I'm in SR about a mile from Royal Farms if you want to come and test your car at my house. My neighbor just got a wall charger installed also. 60 Amp settings though. send me a PM and we can hook up if you want to try that. Have two units in Chantilly also.

I hope this problem doesn't come back for my car. I have been seeing 243 volts on my charger.

As for the 277V charging that is a different set up and don't know if they were ever affected.
Definitely appreciate the offer, but not sure if it's meaningful since we're so close. I was wondering if there was any local way to adjust voltage levels, and it didn't sound right, thanks for the confirmation that that is not an option.

Right now the inverter is showing 248, this morning it was 242, and the car still didn't accept it, even though that's perfectly proper. It may now be again 'rejecting' it. In the past even when the level reduced itself for whatever reason, there was some 'reset' interval, which doesn't make any sense to me, but at some point, the car will decide it's okay to eat the power, lol.

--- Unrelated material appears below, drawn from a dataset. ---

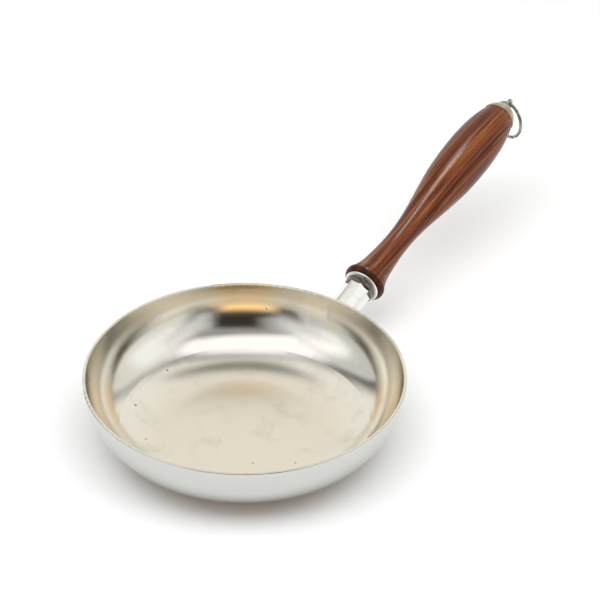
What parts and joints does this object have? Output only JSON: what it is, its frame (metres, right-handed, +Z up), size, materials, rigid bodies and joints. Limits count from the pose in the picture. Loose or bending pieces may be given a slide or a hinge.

I'm very close to you, also, which makes it weird that you aren't having the same issues. Literally around the corner from Eastgate, off Planting Field.

The highest I've seen on my Solar Edge inverter is 249, and lowest is 240, but I don't have a record of actual max and mins, of course. I've put in a call to the electrician that installed my HPWCs, but all he could really do is measure the voltage at the HPWC which we 99.99% know is going to be the same as at the inverter. It's at the end of a 100 Amp circuit that is about 50 feet away from the breaker panel on all new wire made for sustained 80 Amp loads. Obviously the voltage drop for no load is as close to zero as you can get and that's where we are when it's testing the voltage 'acceptability'. (I do know something about these things, as I was trained as an EE. :D )

If we end up needing another local sample to test, I'll definitely keep you in mind, as it's great to have another equivalent site so close. I am about out of ideas after Tesla coming back with nothing, but if the electrician can verify (as I'm sure he will) that the power at the HPWC is 'correct', I'll have to see what Novec can suggest.